## Task objective
Quote precisely the run of lines opening with the line containing "for area in" and closing with the line containing "bpy.context.scene.collection.objects.link(empty)", and nothing else.

Items from a dataset:
-=-=-=-=-

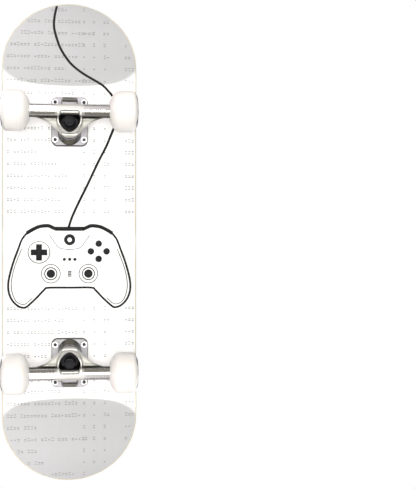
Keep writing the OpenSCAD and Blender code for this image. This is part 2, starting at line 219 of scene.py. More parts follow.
class Look:
    """A material with short ways to add the nodes that its finish needs."""

    def __init__(self, name, roughness=0.5, metallic=0.0):
        self.material = bpy.data.materials.new(name)
        self.material.use_nodes = True
        self.nodes = self.material.node_tree.nodes
        self.links = self.material.node_tree.links
        self.shader = self.nodes["Principled BSDF"]
        self.shader.inputs["Roughness"].default_value = roughness
        self.shader.inputs["Metallic"].default_value = metallic
        self.where = self.nodes.new("ShaderNodeTexCoord").outputs["Object"]

    def put(self, socket, value):
        """Links a node's output to a socket, or sets the socket's own value."""
        if isinstance(value, bpy.types.NodeSocket):
            self.links.new(value, socket)
        else:
            socket.default_value = value

    def stretched(self, x, y, z):
        """Object coordinates scaled by axis."""
        node = self.nodes.new("ShaderNodeMapping")
        self.put(node.inputs["Vector"], self.where)
        node.inputs["Scale"].default_value = (x, y, z)
        return node.outputs["Vector"]

    def noise(self, scale, detail=3.0, roughness=0.55, where=None, distortion=0.0):
        node = self.nodes.new("ShaderNodeTexNoise")
        self.put(node.inputs["Vector"], where or self.where)
        node.inputs["Scale"].default_value = scale
        node.inputs["Detail"].default_value = detail
        node.inputs["Roughness"].default_value = roughness
        node.inputs["Distortion"].default_value = distortion
        return node.outputs["Fac"]

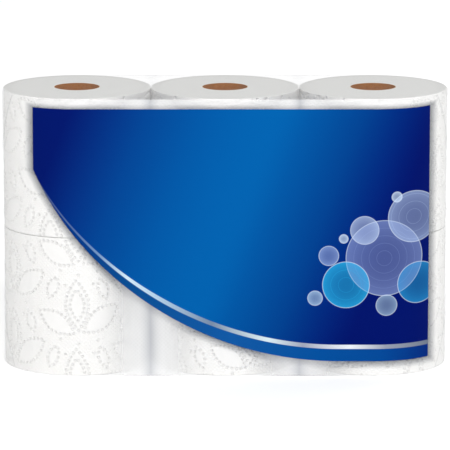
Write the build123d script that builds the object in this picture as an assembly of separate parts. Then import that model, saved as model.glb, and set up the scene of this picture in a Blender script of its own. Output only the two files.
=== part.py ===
"""Toilet paper roll pack: two tiers of three wound rolls, standing on end, in one tight film wrapper.

Frame: millimetres, +Z up, the printed front face looks along -Y, and the origin is at the centre of the base.
The rolls stand in two tiers with their cores upright. The film is one sheet: a sleeve round the front, top,
back and bottom, closed by a lap seam along the back. At each end its front and back panels lap over
each other round the end rolls, and its top and bottom corners are folded in as tongues.
"""

from build123d import *
import math
import os

# Rolls
ROLL_HEIGHT = 114.3  # width of a sheet, 4.5 in
ROLL_DIAMETER = 120.8
ROLL_EDGE_RADIUS = 1.6  # soft outer edge of a cut end
ROLL_GAP = 0.2  # between neighbours in a tier

# Cardboard cores
CORE_BORE = 36.5
CORE_WALL = 0.6
WINDING_CLEARANCE = 0.05  # between a core and the first turn of paper, on the radius

# Film wrapper
FILM_THICKNESS = 0.2
FILM_SLACK = 0.3  # between the film and the sides of the rolls
BACK_SEAM_WIDTH = 24.0
END_LAP_WIDTH = 28.0
TONGUE_WIDTH = 66.0  # at the edge that it folds over
TONGUE_DEPTH = 60.0

COLUMNS = ("left", "middle", "right")
TIERS = ("lower", "upper")

# What follows from these
ROLL_RADIUS = ROLL_DIAMETER / 2
ROLL_PITCH = ROLL_DIAMETER + ROLL_GAP
END_ROLL_X = ROLL_PITCH * (len(COLUMNS) - 1) / 2  # centre line of an end roll
CORE_RADIUS = CORE_BORE / 2 + CORE_WALL
ROLLS_BASE_Z = FILM_THICKNESS
ROLLS_TOP_Z = ROLLS_BASE_Z + ROLL_HEIGHT * len(TIERS)
SKIN_RADIUS = ROLL_RADIUS + FILM_SLACK  # inner face of the film round an end roll


def roll_place(column, tier):
    """Where the foot of a roll stands."""
    return Pos(ROLL_PITCH * column - END_ROLL_X, 0, ROLLS_BASE_Z + ROLL_HEIGHT * tier)


def tube(outer_radius, inner_radius):
    """An upright tube of the rolls' height, standing on z = 0."""
    blank = Cylinder(outer_radius, ROLL_HEIGHT, align=(Align.CENTER, Align.CENTER, Align.MIN))
    bore = Cylinder(inner_radius, ROLL_HEIGHT, align=(Align.CENTER, Align.CENTER, Align.MIN))
    return blank - bore


def wound_paper():
    """All the turns of one roll, with soft outer edges at both cut ends."""
    turns = tube(ROLL_RADIUS, CORE_RADIUS + WINDING_CLEARANCE)
    outer_edges = [
        edge
        for edge in turns.edges().filter_by(GeomType.CIRCLE)
        if math.isclose(edge.radius, ROLL_RADIUS, rel_tol=1e-6)
    ]
    return fillet(outer_edges, ROLL_EDGE_RADIUS)


def cardboard_core():
    """The tube that the paper is wound on, cut flush with it."""
    return tube(CORE_RADIUS, CORE_BORE / 2)


def skin_block(layers, low_z, high_z):
    """The space inside the film, grown sideways by some layers of it: a row of rolls drawn tight in outline."""
    radius = SKIN_RADIUS + layers * FILM_THICKNESS
    outline = SlotOverall(2 * (END_ROLL_X + radius), 2 * radius)
    return Pos(0, 0, low_z) * extrude(outline, high_z - low_z)


def rounded_skin_block(layers):
    """A skin block as tall as the film is there, its edges drawn over the soft edges of the rolls."""
    low_z = ROLLS_BASE_Z - layers * FILM_THICKNESS
    high_z = ROLLS_TOP_Z + layers * FILM_THICKNESS
    block = skin_block(layers, low_z, high_z)
    rims = block.faces().sort_by(Axis.Z)[0].edges() + block.faces().sort_by(Axis.Z)[-1].edges()
    return fillet(rims, ROLL_EDGE_RADIUS + FILM_SLACK + layers * FILM_THICKNESS)


def second_layer():
    """The ring outside the sleeve that laps and folds lie in, between the rounded edges."""
    edge_radius = ROLL_EDGE_RADIUS + FILM_SLACK + FILM_THICKNESS
    low_z = edge_radius
    high_z = ROLLS_TOP_Z + FILM_THICKNESS - edge_radius
    return skin_block(2, low_z, high_z) - skin_block(1, low_z, high_z), low_z, high_z


def folds_and_laps():
    """The areas of the sleeve where the film lies double: the back seam, the end laps and the tongues."""
    ring, low_z, high_z = second_layer()
    reach = END_ROLL_X + SKIN_RADIUS + 4 * FILM_THICKNESS  # past the outermost layer
    middle_z = (low_z + high_z) / 2
    seam_area = Pos(0, reach / 2, middle_z) * Box(2 * reach, reach, BACK_SEAM_WIDTH)
    end_areas = []
    for side in (-1, 1):
        half = Pos(side * (END_ROLL_X + reach) / 2, 0, 0)
        length = reach - END_ROLL_X
        lap = half * Pos(0, 0, middle_z) * Box(length, END_LAP_WIDTH, high_z - low_z)
        end_areas.append(lap)
        for base_z, tip_z in ((high_z, high_z - TONGUE_DEPTH), (low_z, low_z + TONGUE_DEPTH)):
            corners = [(-TONGUE_WIDTH / 2, base_z), (TONGUE_WIDTH / 2, base_z), (0, tip_z)]
            tongue_face = Plane.YZ * make_face(Polyline(*corners, close=True))
            end_areas.append(half * extrude(tongue_face, length / 2, both=True))
    doubled = ring & seam_area
    for area in end_areas:
        doubled += ring & area
    return doubled


def film_wrapper():
    """The closed film with its folds and laps, as one solid."""
    sleeve = rounded_skin_block(1) - rounded_skin_block(0)
    return sleeve + folds_and_laps()


def write(shape, node):
    """Writes one node, named in the file too."""
    shape.label = node
    export_step(shape, f"parts/{node}.step")


os.makedirs("parts", exist_ok=True)
for tier, tier_name in enumerate(TIERS):
    for column, column_name in enumerate(COLUMNS):
        place = roll_place(column, tier)
        write(place * wound_paper(), f"roll_{tier_name}_{column_name}")
        write(place * cardboard_core(), f"core_{tier_name}_{column_name}")
write(film_wrapper(), "film_wrapper")
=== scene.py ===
"""Toilet paper roll pack: six embossed rolls with cardboard cores in one printed clear film wrapper.

Lengths in the maker's tables are millimetres, and MM turns them to metres. The printed front looks along -Y.
"""

import math
from functools import partial

import bmesh
import bpy
import numpy as np
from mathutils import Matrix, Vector


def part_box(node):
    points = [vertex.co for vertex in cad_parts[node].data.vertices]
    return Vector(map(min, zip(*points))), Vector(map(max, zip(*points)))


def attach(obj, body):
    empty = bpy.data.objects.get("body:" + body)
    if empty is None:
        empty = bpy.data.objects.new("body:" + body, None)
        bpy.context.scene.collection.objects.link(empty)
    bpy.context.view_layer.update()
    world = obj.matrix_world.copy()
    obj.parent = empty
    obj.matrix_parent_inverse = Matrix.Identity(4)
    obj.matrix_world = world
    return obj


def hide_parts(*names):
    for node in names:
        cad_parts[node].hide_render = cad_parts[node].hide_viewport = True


bl_info = {
    "name": "Toilet Paper Roll Pack",
    "version": (1, 0, 0),
    "blender": (4, 5, 0),
    "location": "View3D > Sidebar > Roll Pack",
    "description": "Builds a film-wrapped pack of six toilet paper rolls around its packed model",
    "category": "Object",
}

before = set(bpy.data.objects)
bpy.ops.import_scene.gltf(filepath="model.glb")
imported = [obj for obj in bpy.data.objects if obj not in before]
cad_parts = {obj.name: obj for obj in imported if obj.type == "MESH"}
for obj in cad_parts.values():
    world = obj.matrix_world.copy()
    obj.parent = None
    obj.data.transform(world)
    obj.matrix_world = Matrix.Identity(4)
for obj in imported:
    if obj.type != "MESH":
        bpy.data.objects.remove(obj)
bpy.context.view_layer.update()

MM = 0.001
TOUCHING = 1e-5  # metres apart at which two heights are the same
COLUMNS = ("left", "middle", "right")
TIERS = ("lower", "upper")


def box_mm(node):
    """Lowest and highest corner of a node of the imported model, in millimetres."""
    low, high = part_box(node)
    return [value / MM for value in low], [value / MM for value in high]


ROLL_LOW, ROLL_HIGH = box_mm("roll_lower_middle")
CORE_LOW, CORE_HIGH = box_mm("core_lower_middle")
FILM_LOW, FILM_HIGH = box_mm("film_wrapper")
ROLL_RADIUS = (ROLL_HIGH[0] - ROLL_LOW[0]) / 2
ROLL_HEIGHT = ROLL_HIGH[2] - ROLL_LOW[2]
CORE_RADIUS = (CORE_HIGH[0] - CORE_LOW[0]) / 2
END_ROLL_X = (box_mm("roll_lower_right")[0][0] + box_mm("roll_lower_right")[1][0]) / 2
FILM_TOP = FILM_HIGH[2]
FILM_RADIUS = -FILM_LOW[1]  # of the sleeve round an end roll
ROLL_TURN = 2 * math.pi * ROLL_RADIUS


# ---- small tools


def linear(colour):
    """Linear RGB of an sRGB hex colour."""
    parts = [int(colour[i : i + 2], 16) / 255 for i in (0, 2, 4)]
    return tuple(c / 12.92 if c <= 0.04045 else ((c + 0.055) / 1.055) ** 2.4 for c in parts)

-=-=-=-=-

## The completed task
    for area in end_areas:
        doubled += ring & area
    return doubled


def film_wrapper():
    """The closed film with its folds and laps, as one solid."""
    sleeve = rounded_skin_block(1) - rounded_skin_block(0)
    return sleeve + folds_and_laps()


def write(shape, node):
    """Writes one node, named in the file too."""
    shape.label = node
    export_step(shape, f"parts/{node}.step")


os.makedirs("parts", exist_ok=True)
for tier, tier_name in enumerate(TIERS):
    for column, column_name in enumerate(COLUMNS):
        place = roll_place(column, tier)
        write(place * wound_paper(), f"roll_{tier_name}_{column_name}")
        write(place * cardboard_core(), f"core_{tier_name}_{column_name}")
write(film_wrapper(), "film_wrapper")
=== scene.py ===
"""Toilet paper roll pack: six embossed rolls with cardboard cores in one printed clear film wrapper.

Lengths in the maker's tables are millimetres, and MM turns them to metres. The printed front looks along -Y.
"""

import math
from functools import partial

import bmesh
import bpy
import numpy as np
from mathutils import Matrix, Vector


def part_box(node):
    points = [vertex.co for vertex in cad_parts[node].data.vertices]
    return Vector(map(min, zip(*points))), Vector(map(max, zip(*points)))


def attach(obj, body):
    empty = bpy.data.objects.get("body:" + body)
    if empty is None:
        empty = bpy.data.objects.new("body:" + body, None)
        bpy.context.scene.collection.objects.link(empty)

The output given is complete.